Mustafa Kutlu'nun okurlarıyla kurduğu samimi bağ, bu hikayesinde de kendini gösteriyor. Karakterler, ayrıntılarıyla anlatılarak hikayeye dahil oluyor ve yazar, okurlarıyla konuşarak geçişler yapıyor. Kutlu, okurlarıyla olan bu bağı hiç koparmıyor ve onlara şöyle sesleniyor: "O kadar kolay değil yazar efendi. Sen bir hikâye anlatıyorsun, misal Kerem ile Aslı gibi. Eeee!. Onda dahi olup bitenler bir sebebe bağlanır. Esma’nın kardaşları var dediydin. Hani bu kardaşlar? …Ya makul bir okur ya edepli bir dinleyen olun, söze kıymet verin. Okuruyla kavga eden yazar olmayın Sayın Kutlu. Sizi seviyoruz."
Mustafa Kutlu, her hikayesinde olduğu gibi bu eserinde de çocukluğunun geçtiği kırsala duyduğu özlemi dile getiriyor. "Ezanı Beklerken" kitabının kapak tasarımını, Anadolu’nun cami bahçelerinde ezanı bekleyenleri çizerek yapmış. Özlem var, ancak dönüş mümkün değil gibi.
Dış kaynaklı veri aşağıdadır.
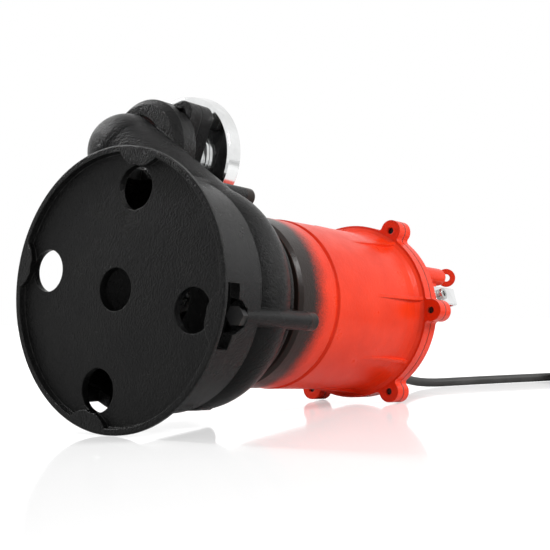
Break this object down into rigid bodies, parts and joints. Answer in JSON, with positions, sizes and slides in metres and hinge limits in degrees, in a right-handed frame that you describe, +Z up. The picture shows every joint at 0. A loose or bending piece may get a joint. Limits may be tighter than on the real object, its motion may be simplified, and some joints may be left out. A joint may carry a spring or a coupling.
{
  "type": "submersible sewage pump",
  "caption": "Submersible sewage pump lying on its side: perforated foot stand, volute with elbow outlet and polished union, ribbed red motor, cable.",
  "frame": {"origin": "centre of the bounding box's bottom, measured without the cord, coil and plug; the pump rests on the plane z = 0", "axes": "+X along the pump from its foot towards the motor's cover, +Z up as it lies, +Y to the left"},
  "size_m": [0.7231, 0.3745, 0.2653],
  "materials": {
    "cast_black": "satin",
    "cast_red": "semi-gloss",
    "zinc_steel": "satin",
    "black_oxide": "satin",
    "raw_iron": "matte",
    "plain_steel": "satin",
    "stainless": "satin",
    "seal_rubber": "matte",
    "seal_ceramic": "gloss",
    "lamination": "matte",
    "copper": "satin",
    "plain_aluminium": "satin",
    "bearing_steel": "gloss",
    "cord_rubber": "matte",
    "dark_plastic": "matte",
    "polished_steel": "mirror",
    "brass_pins": "satin"
  },
  "bodies": {
    "pump": {"base_stand": "cast_black", "bearing_outer_rings": "bearing_steel", "cable_boot": "cord_rubber", "capacitor": "dark_plastic", "capacitor_clip": "zinc_steel", "casing_bolts": "black_oxide", "chamber_o_ring": "seal_rubber", "cord_coil": "cord_rubber", "cord_ties": "dark_plastic", "cover_gasket": "seal_rubber", "cover_screws": "black_oxide", "gland_body": "dark_plastic", "gland_nut": "dark_plastic", "gland_seal": "seal_rubber", "handle_screws": "stainless", "handle_strap": "polished_steel", "lead_wires": "cord_rubber", "lifting_eye": "cast_red", "motor_housing": "cast_red", "oil_chamber": "cast_black", "oil_seal": "seal_rubber", "outlet_adapter": "cast_black", "outlet_bolts": "black_oxide", "outlet_gasket": "seal_rubber", "outlet_nipple": "polished_steel", "plug_body": "dark_plastic", "plug_cord": "cord_rubber", "plug_pins": "brass_pins", "power_cord": "cord_rubber", "seal_seat": "seal_ceramic", "stator_core": "lamination", "stator_windings": "copper", "suction_cover": "cast_black", "suction_screws": "zinc_steel", "terminal_block": "dark_plastic", "top_cover": "cast_red", "upper_bracket": "plain_aluminium", "volute_casing": "cast_black"},
    "rotor": {"impeller": "raw_iron", "impeller_key": "plain_steel", "impeller_washer": "stainless", "impeller_nut": "stainless", "seal_rotating": "seal_rubber", "motor_shaft": "plain_steel", "rotor_core": "lamination", "rotor_end_rings": "plain_aluminium", "bearing_inner_rings": "bearing_steel", "bearing_balls": "bearing_steel"},
    "collar": {"union_collar": "polished_steel"}
  },
  "joints": [
    {"name": "rotor_spin", "type": "hinge", "parent": "pump", "child": "rotor", "pos_m": [0.00526, -0.0116, 0.08777], "axis": [0.9981, 0, -0.0612], "continuous": true},
    {"name": "collar_turn", "type": "hinge", "parent": "pump", "child": "collar", "pos_m": [-0.03515, 0.0588, 0.21308], "axis": [0.9981, 0, -0.0612], "continuous": true}
  ]
}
Neden mümkün olmadığını da oluşturduğu karakterler üzerinden işliyor. Tüketim toplumu, kanaat ve şükür meselesi ise Kutlu’nun ihmal etmediği bir diğer konu. Kanaat Ekonomisi’nin temelinde toprağa inanç ve yeniden yüzümüzü ona döndürme arzusu var. "Kendini Aş Haddini Aşma" kitabındaki yazılar bunu detaylıca anlatıyor. Anlaşılan Kanaat Ekonomisi de günü geldiğinde uygulanabilir olmayı bekliyor.
Mustafa Kutlu'nun "Ezanı Beklerken" eseri, beklemenin farklı boyutlarını ele alırken, günümüz Türkiye'sine dair önemli tespitlerde bulunuyor. Yazarın kendine has üslubu ve derinlikli karakterleriyle örülü bu hikaye, okuyucuyu düşünmeye ve sorgulamaya davet ediyor. Kitap, sadece bir hikaye anlatmakla kalmıyor, aynı zamanda okuyucuyu kendi iç dünyasına doğru bir yolculuğa çıkarıyor ve beklemenin anlamı üzerine yeniden düşünmeye teşvik ediyor.